En tant qu'historien, je suis spécialiste d'une époque particulière. Cela ne veut pas dire pour autant que je suis familier avec tous les particuliers de cette époque! Voici un exemple qui m'a vraiment fait gratter le ciboulot en essayant de comprendre cette anecdote de Bougainville pendant le siège du fort Carillon en 1758:
Na. Le Sr Marin avait proposé à St-Jean, de se jeter dans des bateaux sans aucun délai, d’arriver à Carillon avec du biscuit ou de la colle, de faire, en débarquant dans le bois, le cri sauvage dont les Anglais ont une grande frayeur et d’essayer par cette attaque imprévue de rompre la ligne des ennemis, s’ils nous eussent bloqués. Mais ce conseil était celui d’un jeune homme plus zélé que prudent. Nestor fut souvent obligé d’arrêter la fougue des Achille et des Ajax. (Louis-Antoine de BOUGAINVILLE, Écrits sur le Canada, Québec, Septentrion, 2003, p. 284.)

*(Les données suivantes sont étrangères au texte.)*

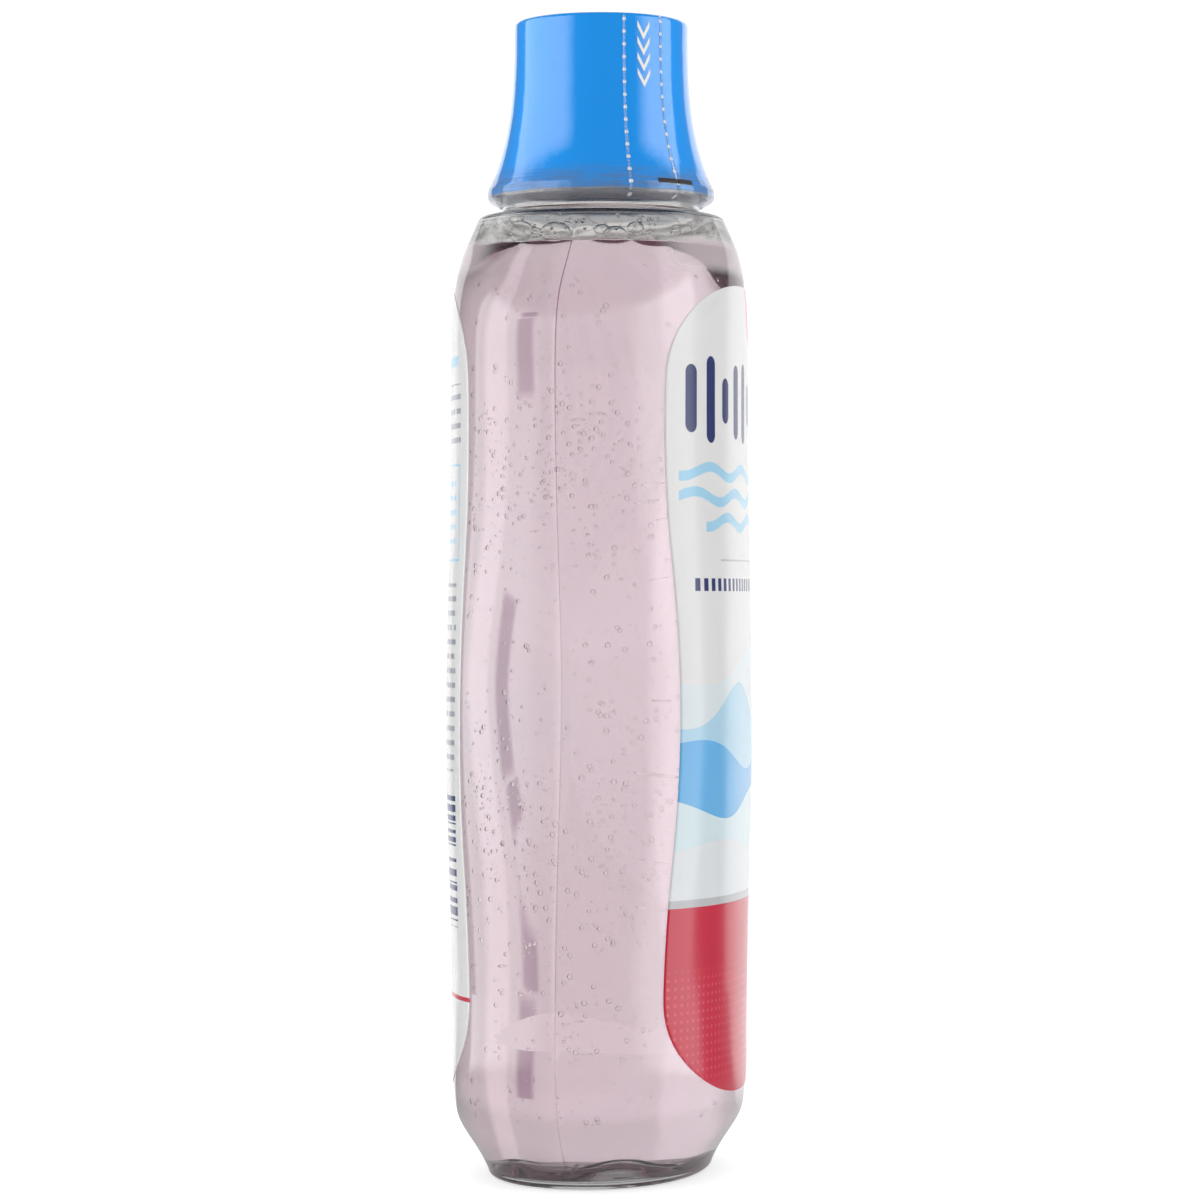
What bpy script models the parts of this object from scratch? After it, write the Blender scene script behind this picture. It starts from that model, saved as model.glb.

Du biscuit ou de la colle? J'imaginais mal le rapport entre des biscuits et de la colle et une attaque contre la ligne britannique...
C'est donc en vérifiant le Dictionnaire de l'Académie française de 1762 (disponible avec un moteur de recherche sur Dictionnaires d'autrefois) que j'ai percé ce mystère:
Biscuit: [...] On dit proverbialement & figurément, S'embarquer sans biscuit, pour dire, S'engager à une entreprise, sans avoir les choses nécessaires pour y réussir.
Colle: [...] On appelle Colle, parmi le petit peuple; une bourde, une menterie, & une chose controuvée à plaisir. Voilà une bonne colle, une franche colle. Il lui a donné une colle.
Bref, de toute évidence, Bougainville est donc en train d'expliquer que l'opération suggérée par le sieur Marin était un plan broche à foin, comme on dirait de nos jours!